Tao Te Ching or Dao De Jing
Originally known as Laozi, is a Chinese classic text.
Written around the 6th century BC by the Taoist sage Lao Tzu, the Tao Te Ching is the fundamental text of the Taoist school of Chinese philosophy. The 81 chapters of short but profound verses teach Lao Tzu's timeless observations about life and the nature of being.
Here's an excerpt from the book:
"He who knows other men is discerning; he who knows himself is intelligent. He who overcomes others is strong; he who overcomes himself is mighty. He who is satisfied with his lot is rich; he who goes on acting with energy has a firm will.
He who does not fail in the requirements of his position, continues long; he who dies and yet does not perish, has longevity."
The Tao Te Ching is fundamental to the Philosophical Taoism and strongly influenced other schools, such as Legalism and Neo-Confucianism. This ancient book is also central in Chinese religion, not only for Religious Taoism but Chinese Buddhism, which when first introduced into China was largely interpreted through the use of Taoist words and concepts. Many Chinese artists, including poets, painters, calligraphers, and even gardeners have used the Tao Te Ching as a source of inspiration. Its influence has also spread widely outside East Asia, aided by hundreds of translations into Western languages.

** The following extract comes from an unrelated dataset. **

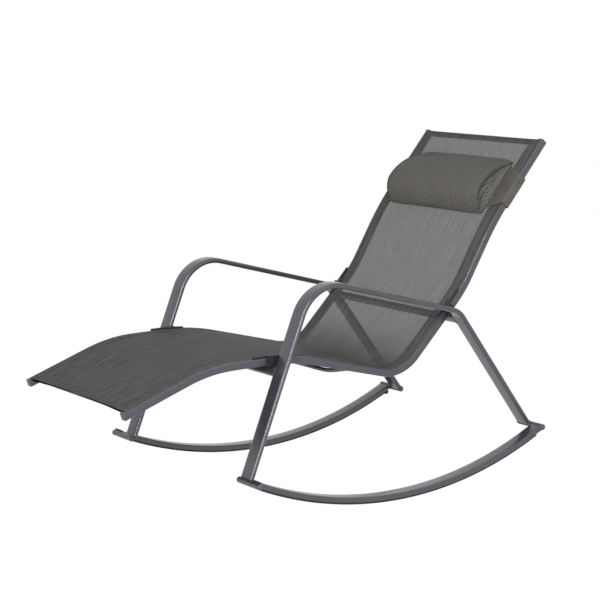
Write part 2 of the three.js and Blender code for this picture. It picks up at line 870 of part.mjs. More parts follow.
for (const [word, side] of [
  ["left", -1],
  ["right", 1],
]) {
  add(`rocker_${word}`, rocker(side), steel);
  add(`rocker_tread_${word}`, tread(side), rubber);
  add(`rocker_stop_${word}`, stop(side), rubber);
  add(`stub_front_${word}`, stub(side, frontStub), steel);
  add(`stub_rear_${word}`, stub(side, rearStub), steel);
  add(`stub_plug_front_inner_${word}`, stubPlug(side, frontStub, -1), greyPlastic);
  add(`stub_plug_front_outer_${word}`, stubPlug(side, frontStub, 1), greyPlastic);
  add(`stub_plug_rear_inner_${word}`, stubPlug(side, rearStub, -1), greyPlastic);
  add(`stub_plug_rear_outer_${word}`, stubPlug(side, rearStub, 1), greyPlastic);
  add(`side_loop_${word}`, loop(side), steel);
  add(`rail_${word}`, rail(side), steel);
  add(`rail_cap_foot_${word}`, railCap(side, -1), greyPlastic);
  add(`rail_cap_head_${word}`, railCap(side, 1), greyPlastic);
  add(`keder_rod_${word}`, kederRod(side), plastic);
  add(`clamp_front_${word}`, clamp(side, frontBolt, -1, frontBlockLength), plastic);
  add(`clamp_rear_${word}`, clamp(side, rearBolt, 1, rearBlockLength), plastic);
  add(`clamp_bolt_front_${word}`, clampBolt(side, frontBolt), zinc);
  add(`clamp_bolt_rear_${word}`, clampBolt(side, rearBolt), zinc);
}
add("front_crossbar", crossbar(frontBolt, -1), steel);
add("rear_crossbar", crossbar(rearBolt, 1), steel);
add("top_cross_tube", sleeveTube(railLength - headTubeInset), steel);
add("foot_spreader_tube", sleeveTube(footTubeInset), steel);
add("seat_bow_spreader", bowSpreader(), steel);
add("sling", sling(), mesh);
add("headrest_pillow", pillow(), padded);
add("headrest_band", band(), mesh);

// The origin lies under the middle of the whole chair
const whole = new THREE.Box3().setFromObject(group);
group.position.set(-(whole.min.x + whole.max.x) / 2, 0, -whole.min.z);

export default group;
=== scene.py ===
import functools
import math

import bmesh
import bpy
from mathutils import Matrix, Vector


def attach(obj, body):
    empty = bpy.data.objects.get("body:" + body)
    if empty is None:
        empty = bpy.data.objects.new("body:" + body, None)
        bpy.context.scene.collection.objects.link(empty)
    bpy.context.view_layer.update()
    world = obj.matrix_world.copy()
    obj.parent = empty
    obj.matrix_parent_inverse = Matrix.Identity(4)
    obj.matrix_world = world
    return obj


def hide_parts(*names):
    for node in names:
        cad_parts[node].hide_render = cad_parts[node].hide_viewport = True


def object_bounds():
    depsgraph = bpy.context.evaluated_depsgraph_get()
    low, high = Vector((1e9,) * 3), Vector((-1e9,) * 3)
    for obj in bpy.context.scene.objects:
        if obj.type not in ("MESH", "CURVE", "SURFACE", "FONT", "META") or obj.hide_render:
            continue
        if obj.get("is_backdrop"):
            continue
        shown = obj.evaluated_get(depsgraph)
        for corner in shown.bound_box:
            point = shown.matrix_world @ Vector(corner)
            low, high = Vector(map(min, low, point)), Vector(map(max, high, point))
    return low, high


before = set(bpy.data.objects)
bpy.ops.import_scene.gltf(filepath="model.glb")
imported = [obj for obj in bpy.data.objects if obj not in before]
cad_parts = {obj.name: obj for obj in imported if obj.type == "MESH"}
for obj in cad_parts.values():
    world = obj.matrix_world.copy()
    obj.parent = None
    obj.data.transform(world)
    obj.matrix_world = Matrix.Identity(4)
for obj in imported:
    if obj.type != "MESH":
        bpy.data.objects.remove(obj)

cad_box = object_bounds()
scene = bpy.context.scene
rad = math.radians

# Everything is in metres. X runs from the foot end to the head end, Y from the sitter's
# left to the right, Z up. Angles are in degrees.

# The chair's main lines, with X counted from the front leg's foot until it is shifted
SHIFT_X = -0.3614562
SHIFT_Z = -0.0005550

ROCKER_RADIUS = 1.1777
ROCKER_FRONT_TURN = 23.485
ROCKER_REAR_TURN = 26.248
ROCKER_MIDDLE = 0.3505
ROCKER_WIDTH = 0.042
ROCKER_THICKNESS = 0.015
ROCKER_CORNER = 0.0042
FLOOR_RADIUS = 1.19
TREAD_WIDTH = 0.036
TREAD_TOP = -0.0078
TREAD_BOTTOM = -0.0123
TREAD_CHAMFER = 0.0012
TREAD_FRONT_INSET = 0.012
TREAD_REAR_INSET = 0.028

STUB_RADIUS = 0.0085
STUB_INNER_END = 0.2745
STUB_OUTER_END = 0.3715
FRONT_STUB_AHEAD = 0.0095
FRONT_STUB_DROP = 0.004
REAR_STUB_BEHIND = 0.0018
PLUG_HEAD = 0.003
PLUG_SEAT = 0.0003
PLUG_STEP = 0.002
PLUG_DEPTH = 0.008
TUBE_RIM = 0.0004

LOOP_MIDDLE = 0.29475
LOOP_WIDTH = 0.0485
LOOP_THICKNESS = 0.0145
LEG_SLOPE = 68.7
LEG_FOOT = 0.1065
ARM_FRONT_X = 0.2
ARM_FRONT_RADIUS = 0.113
ARM_SLOPE = -14.4
ARM_LENGTH = 0.521
ARM_REAR_RADIUS = 0.068

RAIL_INNER = 0.242
RAIL_OUTER = 0.262
RAIL_HEIGHT = 0.021
RAIL_CORNER = 0.003
RAIL_CREST = 0.005
RAIL_START = (-0.345, 0.322)
RAIL_RISE = 19.75
RAIL_BENDS = (
    (0.1943, 0.447, -18.61),
    (0.1065, 0.635, -14.84),
    (0.2334, 0.117, 59.2),
    (0.1933, 0.377, 13.79),
    (0.1068, 0.821, -9.5),
    (0.2188, 0, 0),
)
SLOT_DEPTH = 0.0047
SLOT_MIDDLE = 0.252
SLOT_RADIUS = 0.0032
SLOT_MOUTH = 0.003
BEAD_RADIUS = 0.0026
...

The Wade-Giles romanization, Tao Te Ching, dates back to early English transliterations in the late 19th century, and many people continue using it, especially for words and phrases that have become well-established in English. The pinyin romanization Daodejing originated in the late 20th century, and this romanization is becoming increasingly popular, having been adopted as the official system by the Chinese government. (Source: wikipedia)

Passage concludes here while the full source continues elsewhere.